-- START SUPPLIED DATA --

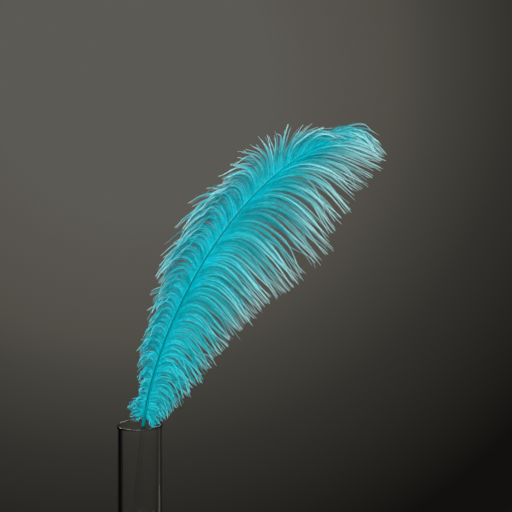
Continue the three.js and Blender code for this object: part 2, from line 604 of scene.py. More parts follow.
RIGHT_HABITS = (
    BarbHabit(0.02, 17 * MM, 118, 148, 0.34, 0.14),
    BarbHabit(0.035, 21 * MM, 94, 140, 0.32, 0.13),
    BarbHabit(0.06, 29 * MM, 58, 138, 0.30, 0.12),
    BarbHabit(0.12, 47 * MM, 34, 126, 0.28, 0.10),
    BarbHabit(0.20, 61 * MM, 28, 121, 0.24, 0.10),
    BarbHabit(0.36, 84 * MM, 22, 112, 0.25, 0.11),
    BarbHabit(0.56, 105 * MM, 28, 105, 0.22, 0.10),
    BarbHabit(0.70, 116 * MM, 17, 94, 0.32, 0.13),
    BarbHabit(0.80, 99 * MM, 12, 77, 0.37, 0.14),
    BarbHabit(0.88, 89 * MM, 8, 58, 0.40, 0.15),
    BarbHabit(0.94, 58 * MM, 7, 56, 0.42, 0.16),
    BarbHabit(1.00, 47 * MM, 6, 70, 0.45, 0.16),
)


# Columns of each barb's own habit.
LENGTH, START, END, MIDDLE = range(4)


@dataclass
class BarbField:
    """The middle lines of all barbs on one side of the shaft.

    Barbs cling to their neighbours in small locks, which end in a point, and the locks lean
    together in loose sheaves, which leave the gaps along the vane's edge. Shares are of the
    barb's own length, or of the shaft's length above the mouth where the comment says so.
    """

    line: ShaftLine
    hand: Hand
    habits: tuple[BarbHabit, ...]
    seed: int
    # How far the barbs stray from their habits, and how much they pale, partly as painted light at
    # their tips.
    ragged: float
    pale: float
    # How many barbs there are, and where on the shaft they start and crowd.
    barbs: int = 400
    first: float = 0.02
    crowding: float = 1.25
    jitter: float = 0.6
    joints: int = 22
    # How deep in the shaft the roots sit, as a share of its radius.
    seat: float = 0.85
    # The barbs lie at many depths, less deep to the front, and their tips curl to the front.
    layer_depth: float = 0.2
    layer_curve: float = 0.9
    layer_mix: tuple[float, float, float] = (0.5, 0.35, 0.25)
    front_share: float = 0.45
    cup: float = 0.13
    cup_curve: float = 1.6
    # Barbs in a lock and locks in a sheaf: the least and the most.
    lock_sizes: tuple[int, int] = (1, 3)
    sheaf_sizes: tuple[int, int] = (1, 5)
    lock_loose: float = 0.5
    sheaf_loose: float = 0.4
    # From where on, and how closely, locks lean into their sheaf and barbs into their lock.
    lean_from: float = 0.5
    lean: float = 0.2
    cling_from: float = 0.62
    bound: tuple[float, float] = (0.5, 1.0)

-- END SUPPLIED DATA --

### EXERCISE INSTRUCTIONS
Everything from the first line of the material through the line containing "of the shaft." is to be printed exactly; lines after that are to be left out.

### RESULT OF THIS TASK
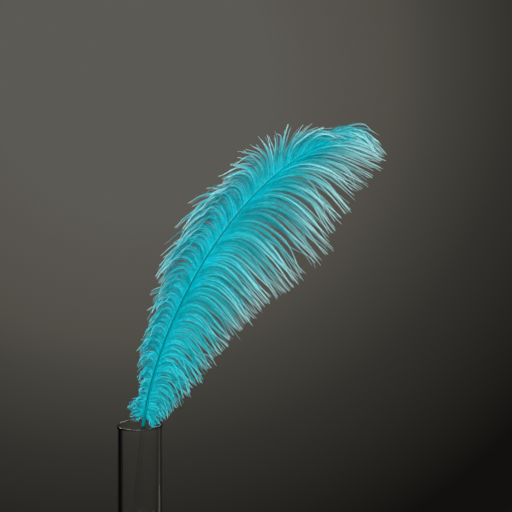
Continue the three.js and Blender code for this object: part 2, from line 604 of scene.py. More parts follow.
RIGHT_HABITS = (
    BarbHabit(0.02, 17 * MM, 118, 148, 0.34, 0.14),
    BarbHabit(0.035, 21 * MM, 94, 140, 0.32, 0.13),
    BarbHabit(0.06, 29 * MM, 58, 138, 0.30, 0.12),
    BarbHabit(0.12, 47 * MM, 34, 126, 0.28, 0.10),
    BarbHabit(0.20, 61 * MM, 28, 121, 0.24, 0.10),
    BarbHabit(0.36, 84 * MM, 22, 112, 0.25, 0.11),
    BarbHabit(0.56, 105 * MM, 28, 105, 0.22, 0.10),
    BarbHabit(0.70, 116 * MM, 17, 94, 0.32, 0.13),
    BarbHabit(0.80, 99 * MM, 12, 77, 0.37, 0.14),
    BarbHabit(0.88, 89 * MM, 8, 58, 0.40, 0.15),
    BarbHabit(0.94, 58 * MM, 7, 56, 0.42, 0.16),
    BarbHabit(1.00, 47 * MM, 6, 70, 0.45, 0.16),
)


# Columns of each barb's own habit.
LENGTH, START, END, MIDDLE = range(4)


@dataclass
class BarbField:
    """The middle lines of all barbs on one side of the shaft.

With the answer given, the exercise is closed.